Israel’s assassination on March 22 of Sheik Ahmad Yassin, founder of the Hamas militant group in the Gaza Strip, has prompted Arab calls for revenge against Israeli and American targets.  His funeral in Gaza City, attended by more than 100,000 people, reflected a new tide of militancy throughout the region.  New Hamas leader Abdelaziz Rantissi ruled out any cease-fire with Israel until she ends her occupation of the Palestinian territories.  The leader of the Lebanese group Hezbollah, Sheikh Hassan Nasrallah, said that his fighters would “take the harshest revenge.”  Several other groups, including Islamic Jihad, have threatened to target Israeli Prime Minister Ariel Sharon, who is reported to have approved the killing.
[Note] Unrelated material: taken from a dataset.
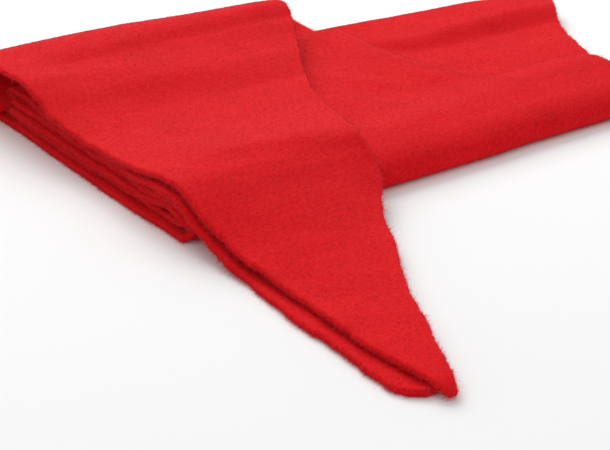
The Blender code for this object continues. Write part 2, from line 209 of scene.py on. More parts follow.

The killing of Yassin is likely to cement even further the alliance between Palestinian nationalism and Islamic fundamentalism that he devoted his life to fostering.  Until a generation ago, political Islam was an almost unknown phenomenon among Palestinians.  The Arab Nationalist Movement, founded in 1950 by Georges Habache; the Fatah, started by Yasser Arafat eight years later; and the Palestine Liberation Organization, which came into being in 1964, were all secular nationalist organizations with strongly Marxist overtones.  Their slogans were largely devoid of a religious component, and they were treated with some mistrust by Muslim traditionalists.

The great realignment came with the collapse of the Soviet Union.  In the absence of the failed secular god, many young Palestinians turned to Allah.  Sheikh Ahmad Yassin successfully offered them a blend of political Islam and the nationalist slogans of the secularists.  In line with Islamic teaching, he declared that, when the infidels usurp a Muslim land, jihad becomes fard-u-’ayn (compulsory) for every single Muslim.  To confront the Jews was, in Yassin’s view, not only a matter of national pride and patriotic duty but a religious obligation.  He succeeded in shifting the struggle against Israel from a “war of national liberation” to an act of worship for which Allah rewards those who sacrifice themselves.

Such religious contextualization of the Arab-Israeli dispute has made its resolution more difficult.  For all its complexities, it was somewhat easier to look for a solution while the conflict remained stated in the secular, “rational” terms of power, territory, resources, and guarantees.  Yassin did more than any other man to effect a change in the internal Arab discourse: From the point of view of his followers, no permanent peace is possible because it would be against Allah’s will to grant any piece of land once controlled by the faithful to non-Muslims.

Even if Israel is eventually recognized by all of her Arab neighbors as part of a peace package imposed by the outside world—an unlikely prospect at this time—the lasting legacy of Yassin will be that a large segment of Palestinian opinion, especially among the young who are the majority today and the leaders of tomorrow, will reject the legitimacy of the Jewish state’s existence and refuse to regard its existence as a permanent feature

of the Middle Eastern political landscape.

A mirror image of this view is the claim of some Israelis—embraced by many in the American evangelical movement—that the modern state of Israel is the embodiment of a biblical covenant.  Even the late secularist, socialist former prime minister Golda Meir once declared that “this country exists as the accomplishment of a promise made by God Himself and it would be absurd to call its legitimacy into account.”

Theological claims of both sides notwithstanding, the conflict in the Middle East is neither incomprehensible outside its own terms of reference nor unique.  It is structurally comparable to that between Serbs and Albanians in Kosovo, or between Orangemen and Nationalists in Ulster.  It is a zero-sum dispute, with one side’s gain the other’s loss.  In all cases, the parties vie for power and for territory that each claims as its own.  Many are willing to fight and die to take it or to preserve it.  Their claims are often accompanied by the religiously based “narratives” that are rooted in history, myth, and tradition.

The United States should treat such claims with polite respect, but we must not co-opt or internalize any of them as a relevant factor in our own security calculation.  We should be aware of the historical record of political Islam and harbor no illusions about the ultimate objective of Sheikh Yassin’s heirs, which is to destroy Israel.  At the same time, demystifying the relationship between America and Israel and redefining it in terms of mutual interests devoid of metaphysical or emotional mists would help Israel to mature into a “normal” nation-state and make a settlement more likely.

The continued existence of Israel is in the interest of the United States, on geopolitical—rather than moral or biblical—grounds.  The United States should promote a fair, genuinely even-handed settlement—based on the fundamentally sound principle of “land for peace”—that would remove the threat to Israel’s existence and include specific renunciations of religious injunctions that forbid permanent peace.  The alternative, in the long run, is the fulfilment of Sheikh Ahmad Yassin’s ugly dream.